= Walther Carl Meiszner =

German classical pianist

Walther Carl Meiszner (born Walther Carl Hermann Meißner 12 November 1896 – 15 November 1931) was a German classical pianist and academic teacher.

== Life ==
=== Family ===
Born in Berlin, he came from the Brandenburg family Meißner, which can be traced back to the beginning of the 18th century in Bochow near Groß Kreutz. He was the son of the physician and medical officer Paul Ludwig Konrad Meißner (8 July 1867 in Schwetz, West Prussia - March 1950 in Charlottenburg) and Alma Köhler, a merchant's daughter (4 October 1869 in Schwetz - 23 November 1935 in Berlin-Charlottenburg). The father was first a doctor in Nowe, West Prussia and was based in Charlottenburg since 1920. Meißner's aunt was the concert singer Lucie Martha Mathilde Meißner (13 June 1862 in Schwetz - 8 December 1898 in Berlin), who had studied piano and singing in Berlin, where she received brilliant reviews including for performing with the Berliner Singakademie in front of William I, German Emperor.

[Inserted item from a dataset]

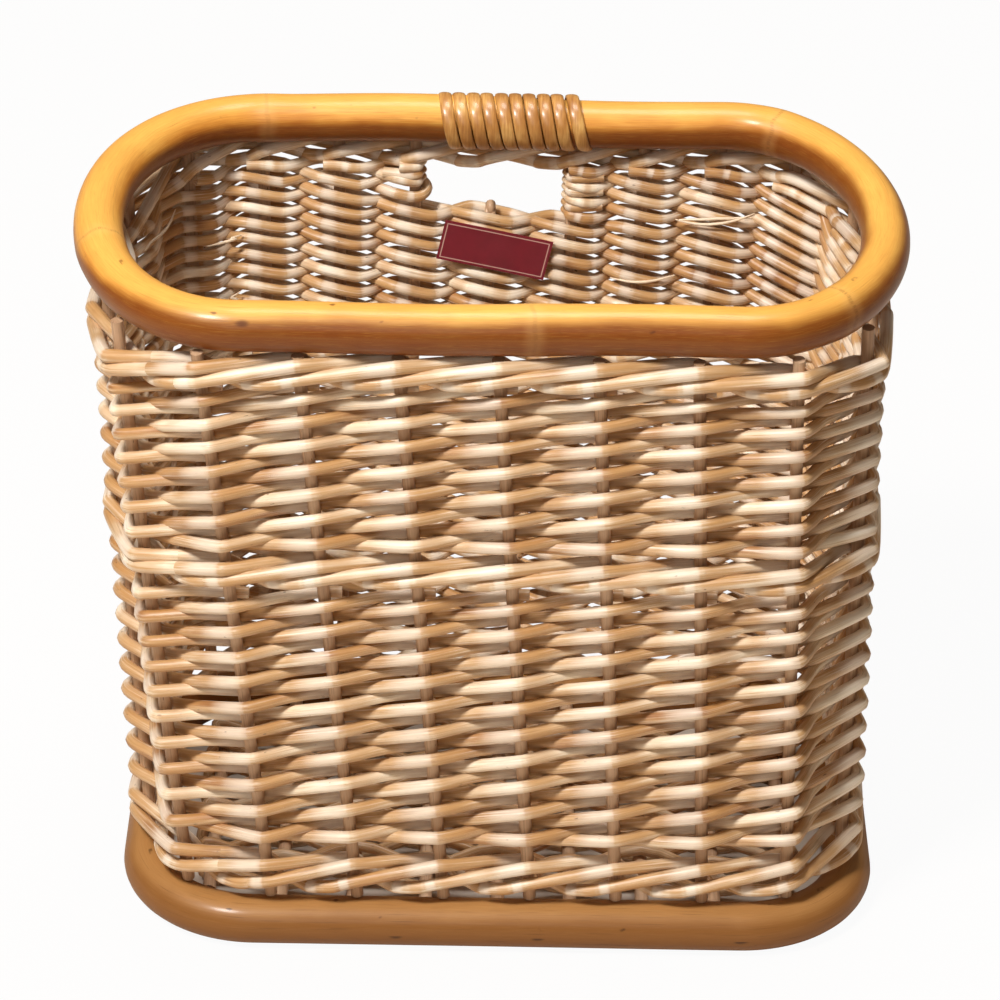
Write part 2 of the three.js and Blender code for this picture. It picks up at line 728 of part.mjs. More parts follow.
const baseReach = (baseStickDiameter / Math.cos(Math.PI / stakeSides) + baseWeaverDiameter) / 2 + clearance;
const baseOff = baseReach / Math.cos(Math.atan2(2 * baseReach, baseStickSpacing));
const baseRows = 2 * Math.floor((innerHalfWidth - baseEdgeGap) / baseRowPitch);
const baseBendReach = baseReach / Math.cos(Math.PI / wrapSteps / 2);
const basePoints = [];
for (let row = 0; row < baseRows; row += 1) {
  const y = (row - (baseRows - 1) / 2) * baseRowPitch;
  const way = row % 2 === 0 ? 1 : -1;
  for (let place = 0; place < baseSticks; place += 1) {
    const stick = way > 0 ? place : baseSticks - 1 - place;
    const over = (stick + row) % 2 === 0 ? 1 : -1;
    const x = footShift + stick * baseStickSpacing - baseHalfRun;
    basePoints.push(new THREE.Vector3(x, y, footMiddle + over * baseOff));
    if (place === baseSticks - 1 && row < baseRows - 1) {
      for (let step = 1; step < wrapSteps; step += 1) {
        const turn = step * Math.PI / wrapSteps;
        basePoints.push(new THREE.Vector3(
          x + way * baseBendReach * Math.sin(turn),
          y + baseRowPitch * step / wrapSteps,
          footMiddle + over * baseBendReach * Math.cos(turn),
        ));
      }
    }
  }
}
addPiece('base_weaver', rod(basePoints, baseWeaverDiameter, baseWeaverDiameter), willow);

// Card label, flat against the rods inside the back wall

const labelHeightMiddle = handHoleFloor - labelBelowHole;
const labelAt = stakePoint(cutStake, labelHeightMiddle);
const labelRodDiameter = (upperButtDiameter + upperTipDiameter) / 2;
const labelRodOff = standOffs(labelRodDiameter)[-1][cutStake] + labelRodDiameter / 2;
const labelOff = labelRodOff + clearance + labelThickness / 2;
const label = addPiece('label_card', new THREE.BoxGeometry(labelWidth, labelThickness, labelHeight), labelCard);
const wallLean = Math.atan2(wallTopHalfWidth - wallFootHalfWidth, wallHead - wallFoot);
label.position.set(labelShift, labelAt.y - labelOff, labelHeightMiddle);
label.rotation.set(-wallLean, labelTurn, 0);

export default basket;
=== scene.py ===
import bisect
import math
import random

import bmesh
import bpy
from mathutils import Matrix, Quaternion, Vector


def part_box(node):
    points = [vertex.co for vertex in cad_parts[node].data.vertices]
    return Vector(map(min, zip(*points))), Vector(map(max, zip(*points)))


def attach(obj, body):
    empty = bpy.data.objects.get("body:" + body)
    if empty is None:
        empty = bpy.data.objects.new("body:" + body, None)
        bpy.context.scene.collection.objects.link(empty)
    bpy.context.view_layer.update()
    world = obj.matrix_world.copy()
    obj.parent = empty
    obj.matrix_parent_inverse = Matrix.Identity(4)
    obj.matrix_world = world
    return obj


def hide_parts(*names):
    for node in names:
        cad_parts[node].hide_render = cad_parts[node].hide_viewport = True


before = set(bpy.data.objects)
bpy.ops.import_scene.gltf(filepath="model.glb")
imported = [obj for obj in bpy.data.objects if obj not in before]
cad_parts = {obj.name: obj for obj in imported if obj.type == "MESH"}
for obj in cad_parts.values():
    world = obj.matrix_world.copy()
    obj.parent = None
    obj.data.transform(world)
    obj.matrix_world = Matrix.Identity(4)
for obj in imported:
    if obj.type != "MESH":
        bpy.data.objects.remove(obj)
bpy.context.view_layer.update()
millimetre = 0.001


# Camera: a long lens from above the front, as the photograph was taken.
# The picture is turned slightly clockwise, so the camera rolls by the same small angle.
camera_height_angle = math.radians(33.993)
camera_side_angle = math.radians(-0.393)
camera_roll = math.radians(1.176)
camera_distance = 1.90059
camera_aim = Vector((0.00673, 0, 0.20517))
camera_back = Vector((
    math.sin(camera_side_angle) * math.cos(camera_height_angle),
    -math.cos(camera_side_angle) * math.cos(camera_height_angle),
    math.sin(camera_height_angle),
))
camera_data = bpy.data.cameras.new("photo_camera")
camera_data.sensor_width = 36
camera_data.lens = 136.31
camera = bpy.data.objects.new("photo_camera", camera_data)
camera.location = camera_aim + camera_back * camera_distance
camera.rotation_mode = "QUATERNION"
camera.rotation_quaternion = (
    (-camera_back).to_track_quat("-Z", "Y") @ Quaternion((0, 0, 1), camera_roll)
)
bpy.context.collection.objects.link(camera)
bpy.context.scene.camera = camera
bpy.context.scene.view_settings.view_transform = "Standard"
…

=== Education and career ===
Meißner attended the private school in Neuenburg, West Prussia, then the grammar school in Graudenz. He first studied law at the University of Berlin, but interrupted to devote himself to music. He received musical education from 1913 to 1914 with W. Elisat in Graudenz, then for a year at the West Prussian Conservatory in Danzig. From 1915 to 1916 and 1918 to 1922, he studied piano in Berlin with A. Stark and Moritz Mayer-Mahr, and music theory with Ernst Schauß and Alexander von Fielitz. From 1916 to 1918, Meißner took part in the World War and received the Red Cross Medal in 1919. From 1920 he was a piano teacher at the Stern Conservatory in Berlin, and from 1922 he toured Denmark, Sweden, Finland, Poland, the Czech Republic, Hungary, Yugoslavia, Norway and the U.K., using the stage name Meiszner. The composer Mark Lothar was his piano student from 1921 to 1926. (Note: Several sources, including Munzinger Online, KLfG - Kritisches Lexikon zur fremdsprachigen Gegenwartsliteratur, Neue Deutsche Biographie (NDB), volume 15, , all erroneously mention "piano lessons with W.C. Meiszner in Dresden".) On 17 July 1926, Meiszner married the Japanese soprano Hatsue Yuasa, whose permanent piano accompanist he became. Due to unknown circumstances Meiszner died shortly after his 35th birthday.

== Work ==
Meiszner was known for interpreting works by Chopin, but played a wide spectrum of composers ranging from Bach to Debussy and his contemporaries such as Ravel and Poulenc, of which concert programs bear witness. Despite his early death, Meiszner was able to record a number of records for the firms Lindström/Odeon, Homophon, Vox and Artiphon from 1922 to 1930, some of them as a soloist, and also playing chamber music with the violinist William Morse , and in a trio formation, the Dajos Béla-Trio, with violinist Dajos Béla and cellist Felix Robert Mendelssohn. He recorded songs with his wife, including "Waldeinsamkeit" by Brahms, "Mariä Wiegenlied" by Otto Helmburghh-Holmes, Tchaikovsky's "Verborgenheit" and Hugo Wolf's "Wiegenlied", sung in Japanese.

According to the record labels, he used instruments from the Berlin piano factory G. Schwechten on some of his recordings.

=== Recordings ===

- Fantasia after Verdi's Rigoletto, Homocord B.8269 (mx. M 50932), in wax: A 10 3 27.
- Fantasia after Bizet's Carmen. Homocord B.8269 (mx. M 50933), in wax: A 28 2 27.
- La Serenata - Leggenda valacca (Gaetano Braga / Marco M. Marcello). Dajos Béla-Trio. Odeon AA 79706 / O-7060 (mx. xxBo 7761)
- Ombra mai fu, Arioso from Handel's Serse. Dajos Béla-Trio, recorded January 1923.

- Im alten Stil by L. Mendelssohn. Felix Robert Mendelssohn, cello, Walther Carl Meiszner. Odeon AA 79030 / O-6217 (mx. xxBo 7766), recorded January 1923.